— THE TASK —
Quote exactly and only this range of lines in the data below: the line that holds "Reconstruct the object" to the line that holds "drain_ring_count = 6", both included.

Records with modeling code
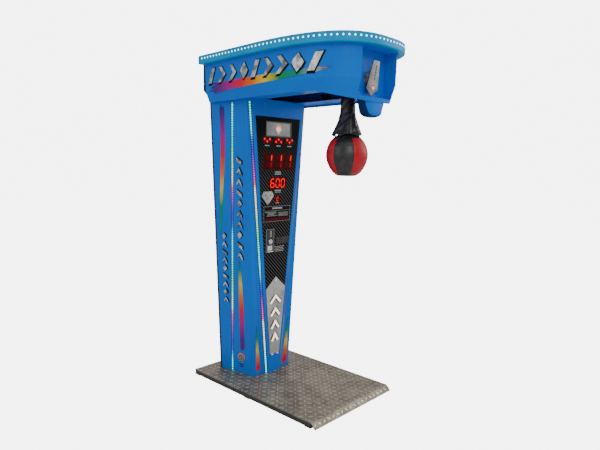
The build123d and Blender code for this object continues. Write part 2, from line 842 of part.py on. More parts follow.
with BuildPart() as speaker:
    with Locations((speaker_x, 0, pan_z + pan_thickness)):
        Cylinder(58, 6, align=(Align.CENTER, Align.CENTER, Align.MIN))
        Cylinder(46, 6, align=(Align.CENTER, Align.CENTER, Align.MIN), mode=Mode.SUBTRACT)
    with Locations((speaker_x, 0, pan_z + pan_thickness + 4)):
        Cone(50, 22, 30, align=(Align.CENTER, Align.CENTER, Align.MIN))
    with Locations((speaker_x, 0, pan_z + pan_thickness + 34)):
        Cylinder(32, 18, align=(Align.CENTER, Align.CENTER, Align.MIN))
save(speaker.part, "speaker")

with BuildPart() as roof_panel:
    add(rim_face(head_top, rim_wall + 0.3, rim_wall + 0.3, board_rear - rim_wall - 0.3))
    extrude(amount=3)
save(roof_panel.part, "roof_panel")

with BuildPart() as rim_lip:
    add(rim_face(rim_low, 0, 0, board_rear))
    extrude(amount=rim_height)
    add(rim_face(rim_low + rim_wall, rim_wall, rim_wall, board_rear - rim_wall))
    extrude(amount=rim_height, mode=Mode.SUBTRACT)
    add(rim_face(rim_low, rim_overhang, rim_overhang, board_rear - rim_wall))
    extrude(amount=rim_height, mode=Mode.SUBTRACT)
save(rim_lip.part, "rim_lip")

rim_led_z = rim_top - 0.4 * rim_height
with BuildPart() as rim_led_strip:
    add(rim_face(rim_led_z - 5, rim_wall, rim_wall, board_front))
    extrude(amount=10)
    add(rim_face(rim_led_z - 6, rim_wall + 3, rim_wall + 3, board_front + 1))
    extrude(amount=12, mode=Mode.SUBTRACT)
save(rim_led_strip.part, "rim_led_strip")

# The plate's own plane: local x is X, local y is up the tilted plate, local z points outwards.
emblem_plane = Plane(
    origin=(0, recess_wall_y - emblem_standoff, emblem_z), x_dir=(1, 0, 0),
    z_dir=(0, -cos(radians(emblem_tilt)), -sin(radians(emblem_tilt))),
)
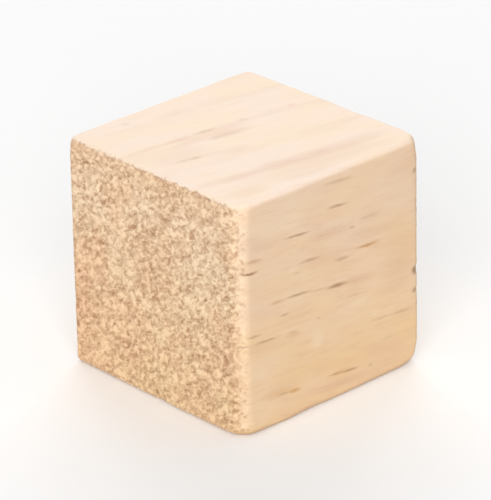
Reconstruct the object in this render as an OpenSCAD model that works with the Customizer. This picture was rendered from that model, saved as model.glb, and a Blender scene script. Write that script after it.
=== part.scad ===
// Solid wooden cube, sawn from one piece of pine and sanded smooth on its long-grain faces.
// It stands on its bottom face, with the origin at the middle of that face.
// X runs along the grain, so the two faces across X show the end grain.
// Front is -Y, back is +Y, left is -X and right is +X.

/* [Block] */
// Length of every side
side = 25; // [15:0.5:60]

/* [Level edges] */
// Radius of the eight edges round the top and bottom faces, which are barely sanded
level_edge_r = 0.5; // [0.2:0.1:0.6]

/* [Upright edges] */
// Radius of the upright edge at the front left, the most rounded one
front_left_edge_r = 1.4; // [0.8:0.1:3]
// Radius of the upright edge at the front right, where the saw left
front_right_edge_r = 0.9; // [0.8:0.1:3]
// Radius of the upright edge at the back right
back_right_edge_r = 0.9; // [0.8:0.1:3]
// Radius of the upright edge at the back left
back_left_edge_r = 0.8; // [0.8:0.1:3]

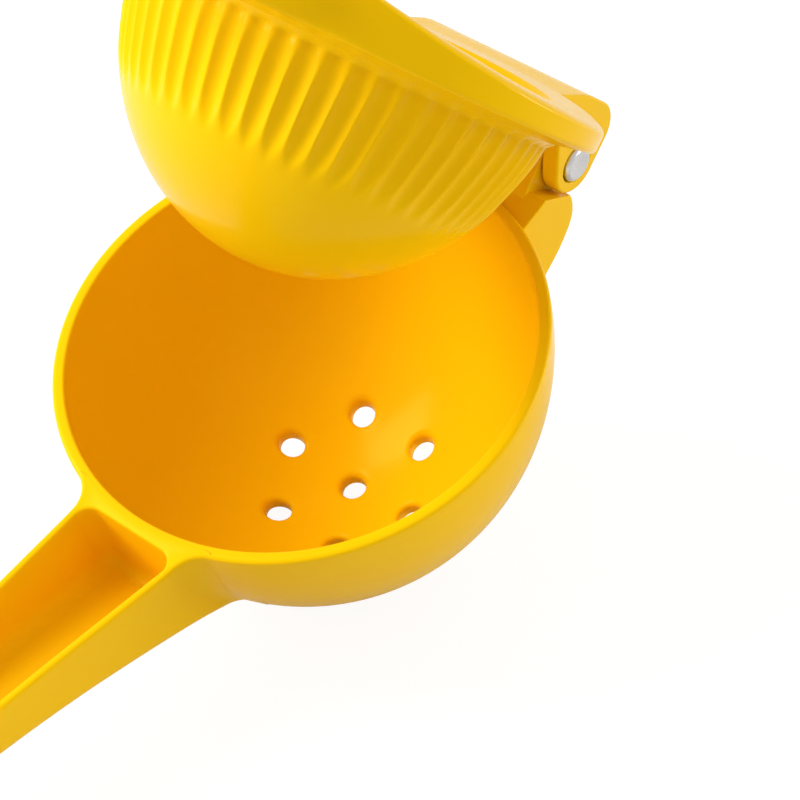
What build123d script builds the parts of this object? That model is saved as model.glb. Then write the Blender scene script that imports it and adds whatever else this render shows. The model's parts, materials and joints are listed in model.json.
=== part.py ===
from build123d import *
import math
import os

# Hinged lemon squeezer: two enamelled aluminium castings joined by one steel pin.
# Everything is drawn closed, in the bowl's own frame: the bowl's axis is Z, its rim plane is z = 0,
# the handles run along +X and the hinge pin lies along Y. The plunger half is then swung open, and
# the whole squeezer is leaned until it stands on the bowl and the end of the lower handle.

# Bowl, in mm
rim_radius = 38.0
rim_wall = 1.95
rim_round = 0.85
rim_inner_round = 0.35
bowl_depth = 43.1
bowl_floor_wall = 2.5

# Drain holes: one in the middle and a ring round it
drain_radius = 2.0
drain_ring_radius = 12.6
drain_ring_count = 6

# Hinge, in the bowl's frame
pivot_x = -48.3
pivot_z = 0.0
pin_radius = 2.9
pin_proud = 0.5
pin_edge = 0.4
running_clearance = 0.05
snug_clearance = 0.01
ear_end_radius = 5.0
ear_outer_y = 16.0
ear_thickness = 3.0
side_clearance = 0.3
lug_radius = 5.0
saddle_clearance = 0.5
hinge_end_x = -53.3
block_top_z = 10.2
block_front_x = -32.0
block_corner = 3.5
bracket_end_x = -45.7
bracket_root_x = -28.0
bracket_outer = [(-45.7, -5.5), (-45.8, -6.8), (-44.9, -9.6), (-42.5, -12.0), (-39.4, -14.2), (-28.0, -19.5)]
lug_web = [(-39.0, 0.0), (-45.7, -5.0), (-36.0, -14.0)]
ear_root_x = -40.1
slot_roof_gap = 1.4
slot_end_x = -38.3

# Flange and press cup, closed
flange_low_z = 3.0
flange_root_z = 1.9
flange_edge_top_z = 6.8
flange_edge_round = 0.8
crown_radius = 31.6
crown_z = 8.6
cup_wall = 2.6
dome_radius = 31.75
dome_centre_z = 5.0
dome_depth = 36.2

# Flutes round the press cup
flute_count = 53
flute_phase = -0.77
flute_radius = 1.55
flute_depth = 0.62
flute_top_z = 0.0
flute_low_z = -14.0

# Handles
handle_tip_x = 167.0
lower_rise = 11.0
rise_start_x = 40.6
channel_start_x = 38.5
channel_wall = 1.3
channel_floor = 3.0
channel_draft = 4.0
channel_corner = 2.5
channel_floor_round = 1.2
cut_height = 30.0
handle_draft = 2.5
root_flare = [(-5.0, 5.0), (-0.5, 2.0), (1.8, 0.65), (4.4, -0.05)]
flare_fade_depth = 35.0
section_heights = [30.0, 0.0, -8.0, -16.0, -24.0, -32.0]
upper_wall = 1.9
upper_roof = 2.4
handle_edge_round = 2.4
top_edge_round = 0.5
tip_angles = [60.0, 30.0]
rib_height = 0.35
rib_width = 1.0
rib_y = -1.3
rib_start_x = 56.0
rib_end_x = 140.0

# Pose
open_angle = 58.4

lower_slope = math.tan(math.radians(lower_rise))
bowl_inner_radius = rim_radius - rim_wall
bowl_inner_depth = bowl_depth - bowl_floor_wall
ear_inner_y = ear_outer_y - ear_thickness
lug_half_width = ear_inner_y - side_clearance
flute_pitch = 360 / flute_count
seam_angle = flute_phase + 8.5 * flute_pitch
room = 80.0
curve_steps = 12
lean_steps = 14

# Lower handle: half-widths from above, and the underside from the side
lower_sides = [(38.5, 10.15), (43.5, 9.75), (52.0, 9.1), (62.6, 8.3)]
lower_sides += [(75.0, 7.6), (95.0, 7.1), (118.0, 7.1), (140.0, 7.7), (156.0, 8.2)]
lower_underside = [(26.0, -24.0), (33.0, -20.6), (38.0, -18.0), (43.0, -15.8), (50.5, -12.8)]
lower_underside += [(58.0, -10.0), (66.0, -7.3), (76.4, -4.1), (100.0, 1.9), (135.0, 9.6), (170.0, 16.4)]

# Upper handle: half-widths from above, its top line and its lower edge from the side
upper_sides = [(20.0, 28.0), (30.0, 20.5), (36.0, 15.0), (41.0, 12.0), (48.0, 10.4), (58.0, 9.4)]
upper_sides += [(75.0, 8.6), (95.0, 8.1), (118.0, 8.0), (140.0, 8.4), (156.0, 8.8)]
upper_top = [(-20.0, 5.4), (-8.0, 5.6), (2.0, 6.2), (10.0, 6.9), (17.0, 7.6), (23.5, 8.4), (29.0, 9.6)]
upper_top += [(34.0, 11.2), (41.0, 13.5), (50.0, 16.0), (75.0, 22.4), (100.0, 28.8), (135.0, 38.0), (170.0, 47.2)]
upper_low = [(42.0, 3.0), (48.0, 3.4), (54.0, 4.6), (62.0, 6.8), (75.0, 10.6), (100.0, 18.0)]
upper_low += [(135.0, 28.6), (170.0, 39.2)]


def side_extrusion(outline, half_width):
    """A side view given as edges in X and Z, made half_width thick to each side."""
    return side_block(make_face(outline), half_width)


def side_block(face, half_width):
    """A face in X and Z made half_width thick to each side."""
    return Pos(0, half_width, 0) * extrude(Plane.XZ * face, amount=2 * half_width)


def ellipse_curve(radius, depth, centre_z, top_z):
    """Quarter of an ellipse from its lowest point up to top_z, in the plane of X and Z."""
    top_angle = math.asin((top_z - centre_z) / depth)
    quarter = math.pi / 2
    turns = [(top_angle + quarter) * step / curve_steps - quarter for step in range(curve_steps + 1)]
    points = [(radius * math.cos(turn), centre_z + depth * math.sin(turn)) for turn in turns]
    points[0] = (0, centre_z - depth)
    end_tangent = (-radius * math.sin(top_angle), depth * math.cos(top_angle))
    return Spline(*points, tangents=[(1, 0), end_tangent])


def turned(face):
    """A profile in X and Z turned about Z, its seam kept clear of the handles, holes and flutes."""
    return Rot(0, 0, seam_angle) * revolve(Plane.XZ * face, Axis.Z)


def half_ellipse_solid(radius, depth, centre_z, top_z):
    """A round bowl shape: the lower half of an ellipse turned about Z, and straight up to top_z."""
    outline = [ellipse_curve(radius, depth, centre_z, centre_z)]
    if top_z > centre_z:
        outline.append(Line((radius, centre_z), (radius, top_z)))
    outline.append(Line((radius, top_z), (0, top_z)))
    outline.append(Line((0, top_z), (0, centre_z - depth)))
    return turned(make_face(outline))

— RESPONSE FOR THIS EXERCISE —
Reconstruct the object in this render as an OpenSCAD model that works with the Customizer. This picture was rendered from that model, saved as model.glb, and a Blender scene script. Write that script after it.
=== part.scad ===
// Solid wooden cube, sawn from one piece of pine and sanded smooth on its long-grain faces.
// It stands on its bottom face, with the origin at the middle of that face.
// X runs along the grain, so the two faces across X show the end grain.
// Front is -Y, back is +Y, left is -X and right is +X.

/* [Block] */
// Length of every side
side = 25; // [15:0.5:60]

/* [Level edges] */
// Radius of the eight edges round the top and bottom faces, which are barely sanded
level_edge_r = 0.5; // [0.2:0.1:0.6]

/* [Upright edges] */
// Radius of the upright edge at the front left, the most rounded one
front_left_edge_r = 1.4; // [0.8:0.1:3]
// Radius of the upright edge at the front right, where the saw left
front_right_edge_r = 0.9; // [0.8:0.1:3]
// Radius of the upright edge at the back right
back_right_edge_r = 0.9; // [0.8:0.1:3]
// Radius of the upright edge at the back left
back_left_edge_r = 0.8; // [0.8:0.1:3]

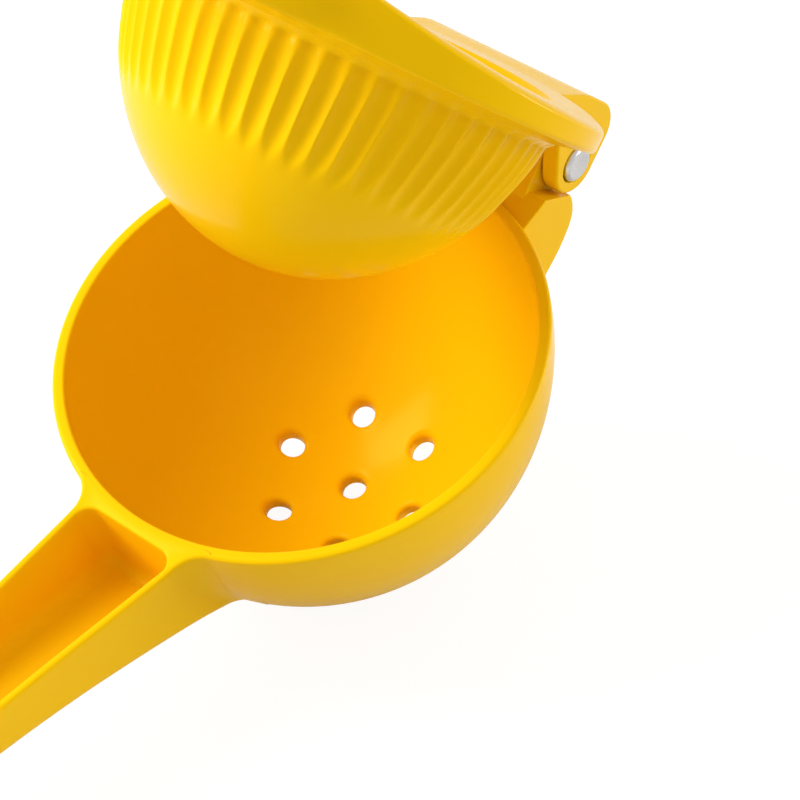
What build123d script builds the parts of this object? That model is saved as model.glb. Then write the Blender scene script that imports it and adds whatever else this render shows. The model's parts, materials and joints are listed in model.json.
=== part.py ===
from build123d import *
import math
import os

# Hinged lemon squeezer: two enamelled aluminium castings joined by one steel pin.
# Everything is drawn closed, in the bowl's own frame: the bowl's axis is Z, its rim plane is z = 0,
# the handles run along +X and the hinge pin lies along Y. The plunger half is then swung open, and
# the whole squeezer is leaned until it stands on the bowl and the end of the lower handle.

# Bowl, in mm
rim_radius = 38.0
rim_wall = 1.95
rim_round = 0.85
rim_inner_round = 0.35
bowl_depth = 43.1
bowl_floor_wall = 2.5

# Drain holes: one in the middle and a ring round it
drain_radius = 2.0
drain_ring_radius = 12.6
drain_ring_count = 6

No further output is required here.